[Start of COLLECTED DATA]
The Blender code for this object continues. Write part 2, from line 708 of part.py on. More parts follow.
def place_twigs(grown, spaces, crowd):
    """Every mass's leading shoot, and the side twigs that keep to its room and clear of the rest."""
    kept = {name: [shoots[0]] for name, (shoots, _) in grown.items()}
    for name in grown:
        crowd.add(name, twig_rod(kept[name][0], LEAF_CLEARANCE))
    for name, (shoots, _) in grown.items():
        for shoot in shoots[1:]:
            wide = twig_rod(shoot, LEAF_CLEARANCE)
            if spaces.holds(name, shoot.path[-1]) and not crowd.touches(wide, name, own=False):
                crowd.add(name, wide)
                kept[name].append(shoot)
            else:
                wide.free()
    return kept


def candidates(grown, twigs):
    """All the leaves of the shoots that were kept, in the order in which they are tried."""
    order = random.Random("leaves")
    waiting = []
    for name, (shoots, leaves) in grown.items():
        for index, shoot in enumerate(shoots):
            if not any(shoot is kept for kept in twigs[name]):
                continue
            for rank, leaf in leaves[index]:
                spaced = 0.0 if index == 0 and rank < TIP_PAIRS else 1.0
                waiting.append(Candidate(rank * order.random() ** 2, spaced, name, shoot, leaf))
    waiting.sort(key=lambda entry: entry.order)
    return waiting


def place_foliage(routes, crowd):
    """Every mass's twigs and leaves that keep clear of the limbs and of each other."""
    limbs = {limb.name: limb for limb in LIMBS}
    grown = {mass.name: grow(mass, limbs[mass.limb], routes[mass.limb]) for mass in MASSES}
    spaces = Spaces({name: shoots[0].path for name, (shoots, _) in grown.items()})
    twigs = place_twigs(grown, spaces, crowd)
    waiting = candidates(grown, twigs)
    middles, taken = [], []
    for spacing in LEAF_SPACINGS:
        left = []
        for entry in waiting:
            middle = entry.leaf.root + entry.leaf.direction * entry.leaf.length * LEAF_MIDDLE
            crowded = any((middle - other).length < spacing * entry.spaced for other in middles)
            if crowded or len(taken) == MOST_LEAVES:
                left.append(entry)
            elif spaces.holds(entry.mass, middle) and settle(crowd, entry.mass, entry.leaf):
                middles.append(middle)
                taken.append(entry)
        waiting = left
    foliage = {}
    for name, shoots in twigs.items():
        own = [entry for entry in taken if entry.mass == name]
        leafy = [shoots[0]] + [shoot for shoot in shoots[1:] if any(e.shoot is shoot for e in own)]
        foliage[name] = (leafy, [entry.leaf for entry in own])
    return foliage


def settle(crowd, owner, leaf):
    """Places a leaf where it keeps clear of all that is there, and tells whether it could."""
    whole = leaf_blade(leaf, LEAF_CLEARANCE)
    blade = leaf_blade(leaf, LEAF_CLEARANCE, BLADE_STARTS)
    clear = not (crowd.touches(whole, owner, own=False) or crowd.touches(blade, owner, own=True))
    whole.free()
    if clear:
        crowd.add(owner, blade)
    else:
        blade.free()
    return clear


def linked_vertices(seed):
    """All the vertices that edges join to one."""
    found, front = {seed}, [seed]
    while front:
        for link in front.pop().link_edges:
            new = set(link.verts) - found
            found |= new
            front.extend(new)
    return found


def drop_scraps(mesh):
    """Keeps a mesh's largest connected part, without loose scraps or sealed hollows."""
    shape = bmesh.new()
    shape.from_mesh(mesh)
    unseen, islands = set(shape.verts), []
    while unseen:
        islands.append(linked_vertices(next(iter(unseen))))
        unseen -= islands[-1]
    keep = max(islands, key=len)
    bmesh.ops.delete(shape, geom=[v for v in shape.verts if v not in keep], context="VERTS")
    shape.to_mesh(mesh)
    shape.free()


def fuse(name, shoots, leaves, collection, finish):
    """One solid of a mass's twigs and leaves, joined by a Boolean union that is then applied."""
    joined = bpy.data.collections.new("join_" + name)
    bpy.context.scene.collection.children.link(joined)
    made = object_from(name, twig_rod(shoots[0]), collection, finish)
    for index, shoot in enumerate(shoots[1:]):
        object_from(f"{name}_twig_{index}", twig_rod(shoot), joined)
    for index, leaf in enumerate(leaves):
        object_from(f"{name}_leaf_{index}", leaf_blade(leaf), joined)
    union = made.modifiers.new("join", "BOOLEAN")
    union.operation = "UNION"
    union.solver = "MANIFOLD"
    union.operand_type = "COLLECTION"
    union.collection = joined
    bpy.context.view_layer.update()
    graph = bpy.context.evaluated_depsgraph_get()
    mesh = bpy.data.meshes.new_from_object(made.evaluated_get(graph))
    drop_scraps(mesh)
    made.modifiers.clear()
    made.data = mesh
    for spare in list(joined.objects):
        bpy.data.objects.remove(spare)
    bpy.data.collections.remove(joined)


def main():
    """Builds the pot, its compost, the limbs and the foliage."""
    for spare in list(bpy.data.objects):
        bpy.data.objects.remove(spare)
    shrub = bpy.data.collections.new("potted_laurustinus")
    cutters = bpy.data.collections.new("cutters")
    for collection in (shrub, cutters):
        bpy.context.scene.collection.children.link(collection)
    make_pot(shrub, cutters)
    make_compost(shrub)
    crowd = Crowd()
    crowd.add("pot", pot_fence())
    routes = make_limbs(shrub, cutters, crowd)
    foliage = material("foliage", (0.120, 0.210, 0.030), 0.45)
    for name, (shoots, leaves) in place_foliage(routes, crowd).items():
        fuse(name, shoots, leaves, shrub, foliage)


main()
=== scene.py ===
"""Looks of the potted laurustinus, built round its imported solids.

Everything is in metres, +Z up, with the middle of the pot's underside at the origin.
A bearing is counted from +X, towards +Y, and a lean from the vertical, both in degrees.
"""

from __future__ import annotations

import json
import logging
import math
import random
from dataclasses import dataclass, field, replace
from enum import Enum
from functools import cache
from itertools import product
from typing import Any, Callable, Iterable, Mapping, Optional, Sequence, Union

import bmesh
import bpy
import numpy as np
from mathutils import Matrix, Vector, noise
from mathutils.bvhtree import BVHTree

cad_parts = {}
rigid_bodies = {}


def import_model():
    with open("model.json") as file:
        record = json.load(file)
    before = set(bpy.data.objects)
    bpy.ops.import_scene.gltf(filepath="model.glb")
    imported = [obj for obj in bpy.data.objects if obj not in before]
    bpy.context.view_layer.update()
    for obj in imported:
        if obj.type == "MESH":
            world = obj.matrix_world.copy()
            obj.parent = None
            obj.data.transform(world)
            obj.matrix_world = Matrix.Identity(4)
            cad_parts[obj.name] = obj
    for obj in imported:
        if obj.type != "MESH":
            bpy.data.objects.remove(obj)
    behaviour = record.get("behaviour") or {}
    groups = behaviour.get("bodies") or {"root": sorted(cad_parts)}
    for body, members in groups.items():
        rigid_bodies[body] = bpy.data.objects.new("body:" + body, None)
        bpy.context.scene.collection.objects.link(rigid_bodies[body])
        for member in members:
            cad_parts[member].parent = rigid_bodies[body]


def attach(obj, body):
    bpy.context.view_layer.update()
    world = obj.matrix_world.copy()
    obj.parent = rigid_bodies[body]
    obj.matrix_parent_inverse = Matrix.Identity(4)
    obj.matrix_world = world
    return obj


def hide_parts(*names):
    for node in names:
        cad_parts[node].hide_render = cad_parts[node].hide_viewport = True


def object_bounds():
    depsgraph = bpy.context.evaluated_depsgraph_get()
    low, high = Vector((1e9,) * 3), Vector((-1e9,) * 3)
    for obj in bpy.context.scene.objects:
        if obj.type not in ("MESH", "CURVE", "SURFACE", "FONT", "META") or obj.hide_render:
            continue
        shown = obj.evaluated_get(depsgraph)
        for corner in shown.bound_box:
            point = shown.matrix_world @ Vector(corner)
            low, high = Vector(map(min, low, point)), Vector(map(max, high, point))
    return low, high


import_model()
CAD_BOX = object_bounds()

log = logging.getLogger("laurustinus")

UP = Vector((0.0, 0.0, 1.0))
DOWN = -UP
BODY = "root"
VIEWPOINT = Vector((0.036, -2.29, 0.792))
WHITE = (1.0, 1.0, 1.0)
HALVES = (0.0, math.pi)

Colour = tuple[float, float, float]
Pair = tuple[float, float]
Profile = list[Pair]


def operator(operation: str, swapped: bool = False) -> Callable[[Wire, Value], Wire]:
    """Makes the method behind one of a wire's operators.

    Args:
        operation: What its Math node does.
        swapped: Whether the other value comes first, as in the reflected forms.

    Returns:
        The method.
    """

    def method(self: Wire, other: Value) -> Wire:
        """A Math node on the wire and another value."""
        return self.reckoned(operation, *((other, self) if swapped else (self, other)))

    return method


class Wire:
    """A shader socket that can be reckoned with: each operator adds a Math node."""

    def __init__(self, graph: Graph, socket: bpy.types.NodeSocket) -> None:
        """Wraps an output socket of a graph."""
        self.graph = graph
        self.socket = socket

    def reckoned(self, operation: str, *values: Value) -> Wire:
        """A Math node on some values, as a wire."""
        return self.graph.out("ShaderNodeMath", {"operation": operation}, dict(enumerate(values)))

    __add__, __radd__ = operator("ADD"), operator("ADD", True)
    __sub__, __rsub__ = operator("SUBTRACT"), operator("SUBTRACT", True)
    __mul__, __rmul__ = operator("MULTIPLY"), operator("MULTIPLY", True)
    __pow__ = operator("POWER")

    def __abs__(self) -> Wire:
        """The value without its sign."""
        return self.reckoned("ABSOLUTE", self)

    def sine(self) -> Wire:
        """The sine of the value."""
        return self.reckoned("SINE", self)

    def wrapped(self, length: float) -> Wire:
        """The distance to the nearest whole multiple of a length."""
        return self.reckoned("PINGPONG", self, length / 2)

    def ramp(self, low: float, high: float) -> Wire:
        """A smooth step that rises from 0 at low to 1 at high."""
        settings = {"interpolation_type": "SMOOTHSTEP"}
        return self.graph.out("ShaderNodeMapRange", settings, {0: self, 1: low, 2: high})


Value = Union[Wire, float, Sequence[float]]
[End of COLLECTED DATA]
◆ WHAT IS EXPECTED: Repeat word for word the lines from the line with "union.collection = joined" to the line with "record = json.load(file)", both lines included.

◆ CORRECT OUTPUT:
    union.collection = joined
    bpy.context.view_layer.update()
    graph = bpy.context.evaluated_depsgraph_get()
    mesh = bpy.data.meshes.new_from_object(made.evaluated_get(graph))
    drop_scraps(mesh)
    made.modifiers.clear()
    made.data = mesh
    for spare in list(joined.objects):
        bpy.data.objects.remove(spare)
    bpy.data.collections.remove(joined)


def main():
    """Builds the pot, its compost, the limbs and the foliage."""
    for spare in list(bpy.data.objects):
        bpy.data.objects.remove(spare)
    shrub = bpy.data.collections.new("potted_laurustinus")
    cutters = bpy.data.collections.new("cutters")
    for collection in (shrub, cutters):
        bpy.context.scene.collection.children.link(collection)
    make_pot(shrub, cutters)
    make_compost(shrub)
    crowd = Crowd()
    crowd.add("pot", pot_fence())
    routes = make_limbs(shrub, cutters, crowd)
    foliage = material("foliage", (0.120, 0.210, 0.030), 0.45)
    for name, (shoots, leaves) in place_foliage(routes, crowd).items():
        fuse(name, shoots, leaves, shrub, foliage)


main()
=== scene.py ===
"""Looks of the potted laurustinus, built round its imported solids.

Everything is in metres, +Z up, with the middle of the pot's underside at the origin.
A bearing is counted from +X, towards +Y, and a lean from the vertical, both in degrees.
"""

from __future__ import annotations

import json
import logging
import math
import random
from dataclasses import dataclass, field, replace
from enum import Enum
from functools import cache
from itertools import product
from typing import Any, Callable, Iterable, Mapping, Optional, Sequence, Union

import bmesh
import bpy
import numpy as np
from mathutils import Matrix, Vector, noise
from mathutils.bvhtree import BVHTree

cad_parts = {}
rigid_bodies = {}


def import_model():
    with open("model.json") as file:
        record = json.load(file)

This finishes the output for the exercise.